> [SUPPLIED MATERIAL]
[BEGIN]

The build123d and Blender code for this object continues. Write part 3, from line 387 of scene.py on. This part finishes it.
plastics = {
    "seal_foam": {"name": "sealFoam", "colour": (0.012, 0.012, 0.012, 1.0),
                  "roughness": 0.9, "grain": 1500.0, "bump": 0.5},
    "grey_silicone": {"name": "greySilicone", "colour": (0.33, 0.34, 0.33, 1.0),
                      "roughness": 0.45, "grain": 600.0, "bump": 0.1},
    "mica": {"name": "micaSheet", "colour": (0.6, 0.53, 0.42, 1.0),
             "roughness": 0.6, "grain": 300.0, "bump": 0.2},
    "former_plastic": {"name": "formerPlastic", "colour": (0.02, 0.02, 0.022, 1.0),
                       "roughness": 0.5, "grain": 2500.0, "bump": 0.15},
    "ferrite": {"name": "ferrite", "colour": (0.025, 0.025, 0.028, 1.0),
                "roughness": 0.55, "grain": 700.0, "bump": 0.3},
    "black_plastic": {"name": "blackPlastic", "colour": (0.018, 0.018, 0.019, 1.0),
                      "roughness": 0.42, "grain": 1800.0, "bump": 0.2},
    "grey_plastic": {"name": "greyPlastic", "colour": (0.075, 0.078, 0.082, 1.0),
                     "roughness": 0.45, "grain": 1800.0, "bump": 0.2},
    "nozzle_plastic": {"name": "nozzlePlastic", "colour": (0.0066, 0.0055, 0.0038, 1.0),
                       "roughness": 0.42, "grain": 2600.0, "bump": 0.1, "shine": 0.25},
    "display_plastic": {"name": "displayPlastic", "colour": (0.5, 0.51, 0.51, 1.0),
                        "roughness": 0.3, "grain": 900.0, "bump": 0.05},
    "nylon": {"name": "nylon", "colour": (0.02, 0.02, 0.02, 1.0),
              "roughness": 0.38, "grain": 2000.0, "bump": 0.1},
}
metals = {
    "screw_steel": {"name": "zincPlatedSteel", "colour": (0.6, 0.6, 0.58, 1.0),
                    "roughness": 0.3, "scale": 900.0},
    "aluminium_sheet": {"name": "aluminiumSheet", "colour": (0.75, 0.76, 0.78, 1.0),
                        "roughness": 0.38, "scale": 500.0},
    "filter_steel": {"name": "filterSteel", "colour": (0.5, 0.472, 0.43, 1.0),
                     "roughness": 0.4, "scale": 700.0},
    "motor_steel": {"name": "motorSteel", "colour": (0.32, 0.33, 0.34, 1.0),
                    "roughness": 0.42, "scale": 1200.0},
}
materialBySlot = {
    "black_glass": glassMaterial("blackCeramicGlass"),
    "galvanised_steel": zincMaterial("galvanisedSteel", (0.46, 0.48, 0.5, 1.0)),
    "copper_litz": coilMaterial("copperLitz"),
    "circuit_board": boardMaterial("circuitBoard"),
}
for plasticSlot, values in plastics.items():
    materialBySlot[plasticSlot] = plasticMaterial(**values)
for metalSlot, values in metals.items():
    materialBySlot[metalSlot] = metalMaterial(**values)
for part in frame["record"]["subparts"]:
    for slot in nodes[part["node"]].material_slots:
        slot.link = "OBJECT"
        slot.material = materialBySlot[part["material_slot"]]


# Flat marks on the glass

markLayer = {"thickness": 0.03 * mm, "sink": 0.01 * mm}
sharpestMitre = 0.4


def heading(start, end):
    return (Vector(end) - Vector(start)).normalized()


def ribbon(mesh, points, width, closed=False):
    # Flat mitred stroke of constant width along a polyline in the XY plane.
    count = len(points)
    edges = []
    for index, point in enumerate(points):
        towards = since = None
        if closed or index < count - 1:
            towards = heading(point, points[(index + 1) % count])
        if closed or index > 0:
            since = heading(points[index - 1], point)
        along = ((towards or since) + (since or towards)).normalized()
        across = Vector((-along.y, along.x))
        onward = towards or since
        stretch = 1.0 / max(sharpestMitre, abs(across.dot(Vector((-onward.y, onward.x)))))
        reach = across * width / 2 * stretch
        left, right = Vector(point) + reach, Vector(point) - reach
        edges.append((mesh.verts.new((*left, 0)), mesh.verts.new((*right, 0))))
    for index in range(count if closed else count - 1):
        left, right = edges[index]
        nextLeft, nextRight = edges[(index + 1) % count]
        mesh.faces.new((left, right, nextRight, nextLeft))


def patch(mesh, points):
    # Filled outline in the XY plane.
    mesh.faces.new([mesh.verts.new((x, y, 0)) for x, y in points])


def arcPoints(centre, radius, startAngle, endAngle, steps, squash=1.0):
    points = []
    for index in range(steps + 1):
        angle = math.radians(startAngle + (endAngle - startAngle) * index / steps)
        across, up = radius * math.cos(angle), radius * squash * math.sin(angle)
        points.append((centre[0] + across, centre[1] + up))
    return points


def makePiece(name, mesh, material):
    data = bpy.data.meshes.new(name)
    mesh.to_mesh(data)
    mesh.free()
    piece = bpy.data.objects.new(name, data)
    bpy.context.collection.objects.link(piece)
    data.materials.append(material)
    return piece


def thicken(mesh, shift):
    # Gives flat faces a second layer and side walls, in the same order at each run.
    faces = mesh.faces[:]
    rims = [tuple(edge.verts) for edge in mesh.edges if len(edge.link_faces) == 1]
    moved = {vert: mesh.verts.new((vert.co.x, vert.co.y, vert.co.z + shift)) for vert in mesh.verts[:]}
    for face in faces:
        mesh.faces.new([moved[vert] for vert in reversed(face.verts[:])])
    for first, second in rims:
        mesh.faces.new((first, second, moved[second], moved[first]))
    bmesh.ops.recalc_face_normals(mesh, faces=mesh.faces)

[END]

> [REQUIREMENT] Extract all of the material exactly as it is written.

> [RESULT]
The build123d and Blender code for this object continues. Write part 3, from line 387 of scene.py on. This part finishes it.
plastics = {
    "seal_foam": {"name": "sealFoam", "colour": (0.012, 0.012, 0.012, 1.0),
                  "roughness": 0.9, "grain": 1500.0, "bump": 0.5},
    "grey_silicone": {"name": "greySilicone", "colour": (0.33, 0.34, 0.33, 1.0),
                      "roughness": 0.45, "grain": 600.0, "bump": 0.1},
    "mica": {"name": "micaSheet", "colour": (0.6, 0.53, 0.42, 1.0),
             "roughness": 0.6, "grain": 300.0, "bump": 0.2},
    "former_plastic": {"name": "formerPlastic", "colour": (0.02, 0.02, 0.022, 1.0),
                       "roughness": 0.5, "grain": 2500.0, "bump": 0.15},
    "ferrite": {"name": "ferrite", "colour": (0.025, 0.025, 0.028, 1.0),
                "roughness": 0.55, "grain": 700.0, "bump": 0.3},
    "black_plastic": {"name": "blackPlastic", "colour": (0.018, 0.018, 0.019, 1.0),
                      "roughness": 0.42, "grain": 1800.0, "bump": 0.2},
    "grey_plastic": {"name": "greyPlastic", "colour": (0.075, 0.078, 0.082, 1.0),
                     "roughness": 0.45, "grain": 1800.0, "bump": 0.2},
    "nozzle_plastic": {"name": "nozzlePlastic", "colour": (0.0066, 0.0055, 0.0038, 1.0),
                       "roughness": 0.42, "grain": 2600.0, "bump": 0.1, "shine": 0.25},
    "display_plastic": {"name": "displayPlastic", "colour": (0.5, 0.51, 0.51, 1.0),
                        "roughness": 0.3, "grain": 900.0, "bump": 0.05},
    "nylon": {"name": "nylon", "colour": (0.02, 0.02, 0.02, 1.0),
              "roughness": 0.38, "grain": 2000.0, "bump": 0.1},
}
metals = {
    "screw_steel": {"name": "zincPlatedSteel", "colour": (0.6, 0.6, 0.58, 1.0),
                    "roughness": 0.3, "scale": 900.0},
    "aluminium_sheet": {"name": "aluminiumSheet", "colour": (0.75, 0.76, 0.78, 1.0),
                        "roughness": 0.38, "scale": 500.0},
    "filter_steel": {"name": "filterSteel", "colour": (0.5, 0.472, 0.43, 1.0),
                     "roughness": 0.4, "scale": 700.0},
    "motor_steel": {"name": "motorSteel", "colour": (0.32, 0.33, 0.34, 1.0),
                    "roughness": 0.42, "scale": 1200.0},
}
materialBySlot = {
    "black_glass": glassMaterial("blackCeramicGlass"),
    "galvanised_steel": zincMaterial("galvanisedSteel", (0.46, 0.48, 0.5, 1.0)),
    "copper_litz": coilMaterial("copperLitz"),
    "circuit_board": boardMaterial("circuitBoard"),
}
for plasticSlot, values in plastics.items():
    materialBySlot[plasticSlot] = plasticMaterial(**values)
for metalSlot, values in metals.items():
    materialBySlot[metalSlot] = metalMaterial(**values)
for part in frame["record"]["subparts"]:
    for slot in nodes[part["node"]].material_slots:
        slot.link = "OBJECT"
        slot.material = materialBySlot[part["material_slot"]]


# Flat marks on the glass

markLayer = {"thickness": 0.03 * mm, "sink": 0.01 * mm}
sharpestMitre = 0.4


def heading(start, end):
    return (Vector(end) - Vector(start)).normalized()


def ribbon(mesh, points, width, closed=False):
    # Flat mitred stroke of constant width along a polyline in the XY plane.
    count = len(points)
    edges = []
    for index, point in enumerate(points):
        towards = since = None
        if closed or index < count - 1:
            towards = heading(point, points[(index + 1) % count])
        if closed or index > 0:
            since = heading(points[index - 1], point)
        along = ((towards or since) + (since or towards)).normalized()
        across = Vector((-along.y, along.x))
        onward = towards or since
        stretch = 1.0 / max(sharpestMitre, abs(across.dot(Vector((-onward.y, onward.x)))))
        reach = across * width / 2 * stretch
        left, right = Vector(point) + reach, Vector(point) - reach
        edges.append((mesh.verts.new((*left, 0)), mesh.verts.new((*right, 0))))
    for index in range(count if closed else count - 1):
        left, right = edges[index]
        nextLeft, nextRight = edges[(index + 1) % count]
        mesh.faces.new((left, right, nextRight, nextLeft))


def patch(mesh, points):
    # Filled outline in the XY plane.
    mesh.faces.new([mesh.verts.new((x, y, 0)) for x, y in points])


def arcPoints(centre, radius, startAngle, endAngle, steps, squash=1.0):
    points = []
    for index in range(steps + 1):
        angle = math.radians(startAngle + (endAngle - startAngle) * index / steps)
        across, up = radius * math.cos(angle), radius * squash * math.sin(angle)
        points.append((centre[0] + across, centre[1] + up))
    return points


def makePiece(name, mesh, material):
    data = bpy.data.meshes.new(name)
    mesh.to_mesh(data)
    mesh.free()
    piece = bpy.data.objects.new(name, data)
    bpy.context.collection.objects.link(piece)
    data.materials.append(material)
    return piece


def thicken(mesh, shift):
    # Gives flat faces a second layer and side walls, in the same order at each run.
    faces = mesh.faces[:]
    rims = [tuple(edge.verts) for edge in mesh.edges if len(edge.link_faces) == 1]
    moved = {vert: mesh.verts.new((vert.co.x, vert.co.y, vert.co.z + shift)) for vert in mesh.verts[:]}
    for face in faces:
        mesh.faces.new([moved[vert] for vert in reversed(face.verts[:])])
    for first, second in rims:
        mesh.faces.new((first, second, moved[second], moved[first]))
    bmesh.ops.recalc_face_normals(mesh, faces=mesh.faces)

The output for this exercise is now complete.